Quand on parle du génie de Georg Friedrich Händel (1685-1759), on rappelle souvent qu’il a composé Le Messie en trois semaines mais comment ne pas admirer également cette formidable période créatrice qui, alors qu’il est à Londres, lui permet d’enchaîner Tamerlano (créé en octobre 1724), Rodelinda (février 1725) et, le même mois, Jules César? Autant dire trois chefs-d’œuvre absolus à la même force dramatique, chaque ouvrage bénéficiant d’airs à l’émotion ou à la virtuosité tout aussi redoutables.


Après avoir rodé le spectacle, au mois d’octobre, dans une version mise en scène à Lille par Jean Bellorini, puis à Caen en novembre, Emmanuelle Haïm et son équipe de chanteurs (où seuls les rôles d’Eduige et d’Unolfo, alors tenus par Avery Amereau et Jakub Józef Orlinski, ont changé de titulaires pour cette unique représentation parisienne en version de concert) s’invitaient cette fois-ci sur la scène du Théâtre des Champs-Elysées pour une représentation mémorable à tous égards.
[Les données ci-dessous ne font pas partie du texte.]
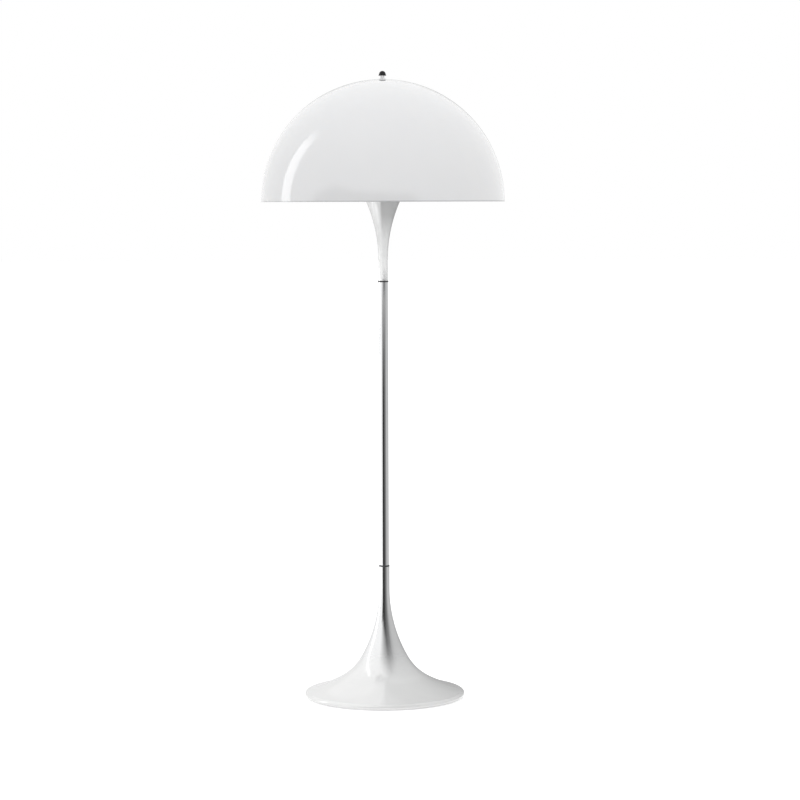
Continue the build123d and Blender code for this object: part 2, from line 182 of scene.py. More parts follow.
enamel = {
    "white": (0.90, 0.90, 0.895, 1),
    "thinWhite": (0.86, 0.865, 0.86, 1),  # where the coat is thinner
    "patch": (0.35, 0.7),  # of the drift, from the first white to the second
    "steel": (0.90, 0.905, 0.91, 1),
    "driftScale": 9,
    "drift": 0.01,  # metres that the metal's edge wanders up and down
    "rough": 0.14,
    "roughSpread": 0.08,
    "roughScale": 40,
    "coatRough": 0.04,
    "peelScale": 170,  # of the orange peel
    "peelDepth": 0.00003,
    "peelRelief": 0.5,
}


def enamelFinish(name, shadeMetal):
    # White stove enamel with random patches of a second white. The second argument gives a share of bare
    # metal by height, set where the foot's neck and the bell should look darker: painted shade, the dark
    # cards mirrored in the metal, not a worn or thin coat.
    tree = newTree(name)
    drift = tree.noise(enamel["driftScale"], 3)
    white = tree.colours(tree.between(drift, *enamel["patch"]), enamel["white"], enamel["thinWhite"])
    low, high = shadeMetal[0][0], shadeMetal[-1][0]
    reach = (tree.height() + (drift - 0.5) * enamel["drift"] - low) / (high - low)
    # painted shade: the share of bare metal by height, which mirrors the dark cards where the surface should
    # look darker
    shadeMetalShare = tree.ramp(reach, [((height - low) / (high - low), share) for height, share in shadeMetal])
    peel = tree.noise(enamel["peelScale"], 1)
    return tree.finish({
        "Base Color": tree.colours(shadeMetalShare, white, enamel["steel"]),
        "Metallic": shadeMetalShare,
        "Roughness": enamel["rough"] + (tree.noise(enamel["roughScale"], 4) - 0.5) * enamel["roughSpread"],
        "Coat Weight": 1 - shadeMetalShare,
        "Coat Roughness": enamel["coatRough"],
        "Normal": tree.bump(peel, enamel["peelDepth"], enamel["peelRelief"]),
    })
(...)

Mémorable tout d’abord pour avoir rappelé, à qui l’aurait oublié, combien Rodelinda est un des «grands» opéras de Händel, quand bien même il ne serait pas fréquemment donné, non plus qu’enregistré, la discographie actuelle ne relevant que onze intégrales (voir ici). Certains airs sont extrêmement connus, à commencer naturellement par le formidable duo entre Rodelinda et Bertarido «Io t’abbraccio» (concluant l’acte II), et ne demandent qu’à exploser de la sorte sur scène: à l’évidence, le public parisien aura ce soir été comblé. Mémorable ensuite car l’action de Rodelinda ne connaît guère de temps mort, ce qui n’est pas toujours le cas chez Händel, grâce à un livret revu par le fidèle collaborateur Haym, ramassé sur un trio de personnages aux caractères parfaitement dessinés. Mémorable enfin grâce à une équipe de jeunes chanteurs d’une très grande homogénéité et d’une musicalité du plus haut niveau.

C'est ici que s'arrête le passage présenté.